Sortase-Mediated Site-Specific Conjugation and 89Zr-Radiolabeling of Designed Ankyrin Repeat Proteins for PET.

Abstract

Designed ankyrin repeat proteins (DARPins) are genetically engineered proteins that exhibit high specificity and affinity toward specific targets. Here, the G3-DARPin, which binds the HER2/neu receptor, was site-specifically modified with enzymatic methods and 89Zr-radiolabeled for applications in positron emission tomography (PET). Sortase A transpeptidation was used to install a desferrioxamine B (DFO) chelate bearing a reactive triglycine group to the C-terminal sortase tag of the G3-DARPin, and 89Zr-radiolabeling produced a novel 89ZrDFO-G3-DARPin radiotracer that can detect HER2/neu-positive tumors. The triglycine probe, DFO-Gly3 (1), was synthesized in 29% overall yield. After sortase A transpeptidation and purification from the nonfunctionalized protein component, the DFO-G3-DARPin product was radiolabeled to give 89ZrDFO-G3-DARPin. Binding specificity was assessed in HER2/neu-expressing BT-474 and SK-OV-3 cellular assays. The pharmacokinetics, tumor uptake, and specificity of 89ZrDFO-G3-DARPin were measured in vivo by PET imaging and confirmed by final time point (24 h) biodistribution experiments in female athymic nude mice bearing BT-474 xenografts.

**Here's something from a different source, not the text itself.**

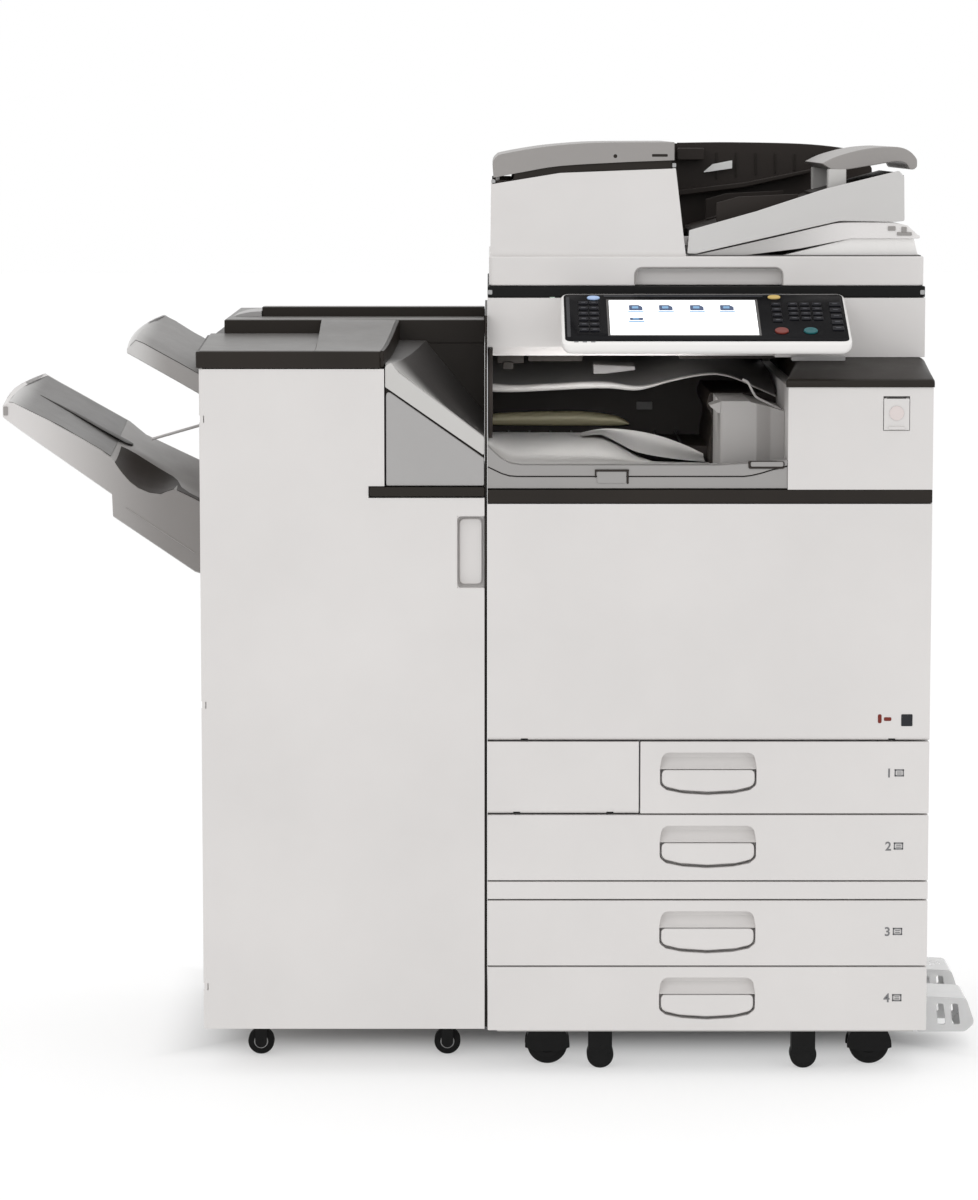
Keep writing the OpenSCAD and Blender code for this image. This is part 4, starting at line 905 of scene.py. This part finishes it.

Sortase A transpeptidation afforded the site-specific and stoichiometrically precise functionalization of DFO-G3-DARPin with one chelate per protein. The modified DFO-G3-DARPin was purified from the nonfunctionalized DARPin by using Ni-NTA affinity chromatography. 89ZrDFO-G3-DARPin was obtained with a radiochemical purity of >95% measured by radio-size-exclusion chromatography. BT-474 tumor uptake at 24 h postadministration reached 4.41 ± 0.67 %ID/g (n = 3) with an approximate ∼70% reduction in tumor-associated activity in the blocking group (1.26 ± 0.29 %ID/g; 24 h postadministration, n = 5, P-value of <0.001). Overall, the site-specific, enzyme-mediated functionalization and characterization of 89ZrDFO-G3-DARPin in HER2/neu positive BT-474 xenografts demonstrate that DARPins are an attractive platform for generating a new class of protein-based radiotracers for PET. The specific uptake and retention of 89ZrDFO-G3-DARPin in tumors and clearance from most background tissues produced PET images with high tumor-to-background contrast.